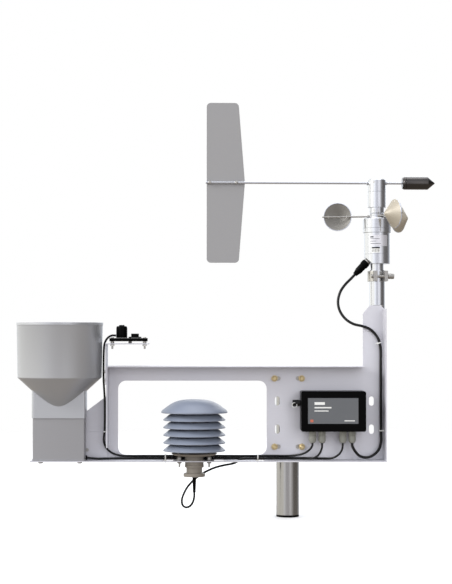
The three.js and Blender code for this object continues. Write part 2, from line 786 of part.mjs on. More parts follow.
function makeShieldBase() {
  const { x, y, rim } = SHIELD;
  const { radius, bottom, disc: discLevel } = NECK;
  const bore = 8;
  let base = toSolid(
    turned([
      [bore, bottom],
      [radius, bottom],
      [radius, discLevel],
      [44, discLevel],
      [50, discLevel + 4.5],
      [bore, discLevel + 4.5],
      [bore, bottom],
    ]),
  );
  for (const [rodX, rodY] of tieRodPlaces()) {
    base = base.add(toSolid(disc(TIE_ROD.radius, discLevel + 4, rim + 19, 6).translate(rodX, rodY, 0)));
  }
  for (const side of [-1, 1]) {
    const post = disc(STUD.post, SHELF_TOP + GAP, discLevel + 1, 12);
    const stud = disc(STUD.radius, PLATE.bottom - STUD.tip, SHELF_TOP + 1, 12);
    const nut = disc(STUD.nut, PLATE.bottom - GAP - STUD.nutHeight, PLATE.bottom - GAP, 6);
    for (const shape of [post, stud, nut]) base = base.add(toSolid(shape.translate(side * STUD.x, 0, 0)));
  }
  add("shield_base", toGeometry(base).translate(x, y, 0), "beigePlastic");

  const top = bottom - GAP;
  const probe = turned(
    [
      [0, 58.6],
      [3.2, 58.6],
      [4.3, 91.6],
      [23.3, 92.4],
      [23.3, 99.6],
      [17, 101.6],
      [17, 112],
      [20.6, 112.4],
      [20.6, top],
      [7.6, top],
      [7.6, 205],
      [6, 212],
      [0, 212],
    ],
    20,
  );
  add("humidity_probe", probe.translate(x, y, 0), "beigePlastic");
}

function makeProbeLead() {
  const low = SHELF_TOP + GAP + LEAD.thin / 2;
  const route = [
    [SHIELD.x, SHIELD.y, 58.3],
    [-203.3, -62, 48],
    [-206.5, -61, 36.5],
    [-213.5, -59.5, 28],
    [-222, -57.5, 26],
    [-228.6, -55, 31],
    [-229.8, -52.5, 42],
    [-226, -50, 54],
    [-219, -48, 67],
    [-210, -44, 78],
    [-199.5, -38, 87],
    [-188.5, -33, 95],
    [-174, -32, 102.5],
    [-158, -35, 109.5],
    [-138, -40, 115],
    [-122, -46, 118.4],
    [-113, -50.5, 122],
    [-106.5, -51, 127],
    [-98, -48.5, low],
    [-80, -44.2, low],
    [-40, -43.8, low],
    [20, -44.2, low],
    [42, -48, low],
    [56, -56, low + 2],
    [66, -63, low + 11],
    [71, -66, low + 23],
    [GLANDS.xs[1], GLANDS.y, GLANDS.bottom - GAP],
  ];
  add("probe_lead", lead(route, LEAD.thin, 60), "blackRubber");
}

// ---- Data logger ----

function makeLogger() {
  const { left, right, bottom, top, split, front } = LOGGER;
  const back = PLATE.front - GAP;
  const wall = 3;
  const corner = 4;
  const outer = upright(roundedRectangle(left, right, bottom, top, corner), back, back - split, 3);
  const inner = block(left + wall, right - wall, split - 1, back - wall, bottom + wall, top - wall);
  const port = bar([left - 12.3, PORT.y, PORT.level], [left + 1, PORT.y, PORT.level], PORT.radius, 16);
  add("logger_box", join(cut(outer, inner), port), "blackPlastic");

  const lidBack = split - GAP;
  const lid = upright(roundedRectangle(left, right, bottom, top, corner), lidBack, lidBack - front, 3);
  const recess = block(left + 14, right - 16.1, front - 1, front + 1, bottom + 16.5, top - 14);
  const underside = block(left + 4, right - 4, lidBack - 6, lidBack + 1, bottom + 4, top - 4);
  add("logger_lid", cut(lid, recess, underside), "blackPlastic");

  add("circuit_board", block(left + 12, right - 12, -62, -60.4, bottom + 8, top - 8), "boardGreen");
  const cells = roundedRectangle(left + 20, left + 84, -57, -43, 6.9);
  add("battery_pack", flat(cells, bottom + 38, 36, 4), "batteryBlue");

  const { cap: capRadius, capLength } = PORT;
  const bore = capRadius - 2;
  const cap = turned([[0, 0], [capRadius, 0], [capRadius, capLength], [bore, capLength], [bore, 4.5], [0, 4.5]], 20);
  cap.rotateY(Math.PI / 2).translate(left - GAP - capLength, PORT.y, PORT.level);
  add("port_cap", cap, "blackRubber");

  GLANDS.xs.forEach((x, index) => {
    const body = disc(8.6, GLANDS.nut, bottom - GAP, 6);
    const dome = turned(
      [
        [0, GLANDS.bottom],
        [5, GLANDS.bottom],
        [7.6, GLANDS.bottom + 4],
        [8.2, GLANDS.nut - 1.5],
        [6.8, GLANDS.nut + 0.5],
        [0, GLANDS.nut + 0.5],
      ],
      16,
    );
    add(`gland_${index + 1}`, join(body, dome).translate(x, GLANDS.y, 0), "greyPlastic");
  });
}

makeMast();
makeClamps();
makePlate();
makeWindPost();
makeSensorBody();
makeCupRotor();
makeVane();
makeWindLead();
makeGaugeFunnel();
makeGaugeBase();
makeTippingBucket();
makeGaugeBracket();
makeRainLead();
makeSolarBracket();
makeSolarSensor();
makeSolarLead();
makeShield();
makeShieldBase();
makeProbeLead();
makeLogger();

export default station;
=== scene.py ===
"""A mast-mounted weather station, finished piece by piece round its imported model.

Lengths in the drawing functions are millimetres, and each finished piece is brought to metres.
+Z is up, -Y is the front, and the origin is the foot of the mast.
"""
import math

import bmesh
import bpy
from mathutils import Matrix, Vector


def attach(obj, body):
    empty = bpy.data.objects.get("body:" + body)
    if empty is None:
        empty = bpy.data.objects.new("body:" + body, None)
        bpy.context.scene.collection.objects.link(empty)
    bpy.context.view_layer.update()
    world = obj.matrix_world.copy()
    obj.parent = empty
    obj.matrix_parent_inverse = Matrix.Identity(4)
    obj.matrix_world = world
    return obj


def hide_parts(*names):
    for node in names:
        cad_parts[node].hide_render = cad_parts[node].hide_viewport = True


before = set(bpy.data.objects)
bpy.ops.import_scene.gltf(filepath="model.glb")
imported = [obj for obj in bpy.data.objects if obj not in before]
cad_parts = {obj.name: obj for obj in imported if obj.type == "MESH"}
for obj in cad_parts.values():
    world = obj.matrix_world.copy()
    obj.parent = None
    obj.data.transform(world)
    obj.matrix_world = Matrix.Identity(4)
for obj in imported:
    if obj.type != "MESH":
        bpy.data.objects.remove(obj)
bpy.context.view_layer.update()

bl_info = {
    "name": "Weather Station",
    "version": (1, 0, 0),
    "blender": (4, 5, 0),
    "location": "View3D > Sidebar > Station",
    "description": "Builds a mast-mounted weather station with its sensors, leads and logger",
    "category": "Add Mesh",
}

MM = 0.001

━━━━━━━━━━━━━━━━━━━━

• [TASK GOAL] List all lines in the material containing the string "before".

• [RESPONSE]
before = set(bpy.data.objects)
imported = [obj for obj in bpy.data.objects if obj not in before]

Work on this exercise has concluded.